▸ **Stated goal**
Return every line of the data below that includes the string "from".

(Entries with model source code)
** start **
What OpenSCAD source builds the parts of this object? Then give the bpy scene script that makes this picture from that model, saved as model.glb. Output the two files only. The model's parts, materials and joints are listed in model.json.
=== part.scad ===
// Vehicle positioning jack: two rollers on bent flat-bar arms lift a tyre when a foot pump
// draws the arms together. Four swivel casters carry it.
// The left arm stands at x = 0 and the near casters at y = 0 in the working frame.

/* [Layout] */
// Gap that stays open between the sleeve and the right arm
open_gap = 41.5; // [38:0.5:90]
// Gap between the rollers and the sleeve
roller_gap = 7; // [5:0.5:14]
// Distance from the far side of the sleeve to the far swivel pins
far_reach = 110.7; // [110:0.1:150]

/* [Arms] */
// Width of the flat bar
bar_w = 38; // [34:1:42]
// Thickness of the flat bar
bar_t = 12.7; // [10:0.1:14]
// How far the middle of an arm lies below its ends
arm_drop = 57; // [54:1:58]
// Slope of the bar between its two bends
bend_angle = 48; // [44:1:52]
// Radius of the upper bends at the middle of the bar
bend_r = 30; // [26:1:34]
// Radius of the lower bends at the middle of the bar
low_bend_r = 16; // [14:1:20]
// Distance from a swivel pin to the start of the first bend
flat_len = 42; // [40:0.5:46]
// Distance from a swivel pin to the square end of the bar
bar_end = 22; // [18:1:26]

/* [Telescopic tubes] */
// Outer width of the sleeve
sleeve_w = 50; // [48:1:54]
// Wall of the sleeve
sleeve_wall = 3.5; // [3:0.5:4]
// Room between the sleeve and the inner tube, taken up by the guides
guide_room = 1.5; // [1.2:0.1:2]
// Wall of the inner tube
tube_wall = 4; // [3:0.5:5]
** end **
** start **
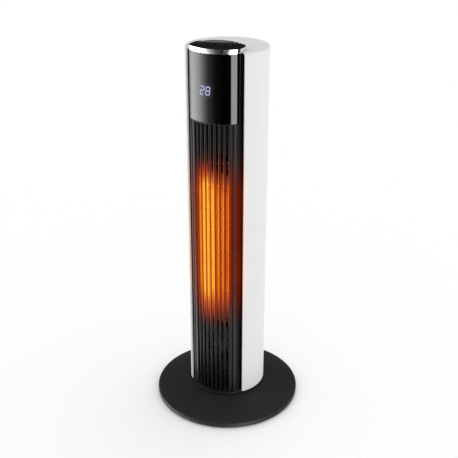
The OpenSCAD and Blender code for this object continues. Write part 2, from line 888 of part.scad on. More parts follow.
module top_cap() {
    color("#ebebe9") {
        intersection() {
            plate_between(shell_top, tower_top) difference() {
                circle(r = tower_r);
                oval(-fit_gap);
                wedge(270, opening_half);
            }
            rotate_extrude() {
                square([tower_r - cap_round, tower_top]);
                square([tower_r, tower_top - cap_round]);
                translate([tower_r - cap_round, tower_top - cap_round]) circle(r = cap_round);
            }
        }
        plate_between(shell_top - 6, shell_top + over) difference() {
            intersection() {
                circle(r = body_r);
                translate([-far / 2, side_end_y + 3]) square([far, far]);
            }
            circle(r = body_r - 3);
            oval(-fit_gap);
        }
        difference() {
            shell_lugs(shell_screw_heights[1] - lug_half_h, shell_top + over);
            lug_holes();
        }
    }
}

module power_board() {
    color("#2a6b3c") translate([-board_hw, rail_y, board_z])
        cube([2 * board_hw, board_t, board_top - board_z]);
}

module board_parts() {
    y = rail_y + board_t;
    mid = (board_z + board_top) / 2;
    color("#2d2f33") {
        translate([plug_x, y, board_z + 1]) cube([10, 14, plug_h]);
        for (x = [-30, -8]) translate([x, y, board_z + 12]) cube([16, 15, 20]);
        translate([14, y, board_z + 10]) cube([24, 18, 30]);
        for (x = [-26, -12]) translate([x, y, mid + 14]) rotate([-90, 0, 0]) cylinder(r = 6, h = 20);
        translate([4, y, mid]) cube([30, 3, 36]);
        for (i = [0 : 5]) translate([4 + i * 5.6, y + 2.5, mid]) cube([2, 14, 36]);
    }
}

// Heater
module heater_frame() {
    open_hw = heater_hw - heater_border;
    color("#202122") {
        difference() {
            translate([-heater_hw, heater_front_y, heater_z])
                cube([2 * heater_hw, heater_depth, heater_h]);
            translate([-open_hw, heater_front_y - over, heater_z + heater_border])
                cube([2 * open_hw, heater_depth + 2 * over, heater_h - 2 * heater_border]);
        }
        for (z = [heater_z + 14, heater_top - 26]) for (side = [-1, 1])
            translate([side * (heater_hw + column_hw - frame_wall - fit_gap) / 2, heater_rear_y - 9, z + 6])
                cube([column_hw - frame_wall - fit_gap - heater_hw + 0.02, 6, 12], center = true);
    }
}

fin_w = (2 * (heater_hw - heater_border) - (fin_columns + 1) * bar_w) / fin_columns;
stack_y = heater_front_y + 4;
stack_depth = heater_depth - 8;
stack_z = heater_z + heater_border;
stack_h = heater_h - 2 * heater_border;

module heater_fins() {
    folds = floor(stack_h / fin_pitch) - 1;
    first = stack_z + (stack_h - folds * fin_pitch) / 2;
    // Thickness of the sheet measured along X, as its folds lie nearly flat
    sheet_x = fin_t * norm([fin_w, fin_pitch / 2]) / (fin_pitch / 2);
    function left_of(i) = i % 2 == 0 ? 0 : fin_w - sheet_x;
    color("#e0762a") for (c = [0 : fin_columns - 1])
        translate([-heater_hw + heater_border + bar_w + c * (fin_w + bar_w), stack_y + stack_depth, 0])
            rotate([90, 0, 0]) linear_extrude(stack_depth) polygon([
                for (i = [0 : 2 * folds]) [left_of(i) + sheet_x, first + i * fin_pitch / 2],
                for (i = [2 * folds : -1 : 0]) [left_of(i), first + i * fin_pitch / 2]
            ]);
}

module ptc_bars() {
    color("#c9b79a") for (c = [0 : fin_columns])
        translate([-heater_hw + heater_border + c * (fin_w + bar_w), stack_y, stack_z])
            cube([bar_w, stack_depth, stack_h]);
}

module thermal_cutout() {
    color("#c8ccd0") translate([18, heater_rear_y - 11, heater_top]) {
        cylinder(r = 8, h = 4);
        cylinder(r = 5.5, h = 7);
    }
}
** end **
▸ **Answer to this task**
What OpenSCAD source builds the parts of this object? Then give the bpy scene script that makes this picture from that model, saved as model.glb. Output the two files only. The model's parts, materials and joints are listed in model.json.
// Distance from the far side of the sleeve to the far swivel pins
// Distance from a swivel pin to the start of the first bend
// Distance from a swivel pin to the square end of the bar
The OpenSCAD and Blender code for this object continues. Write part 2, from line 888 of part.scad on. More parts follow.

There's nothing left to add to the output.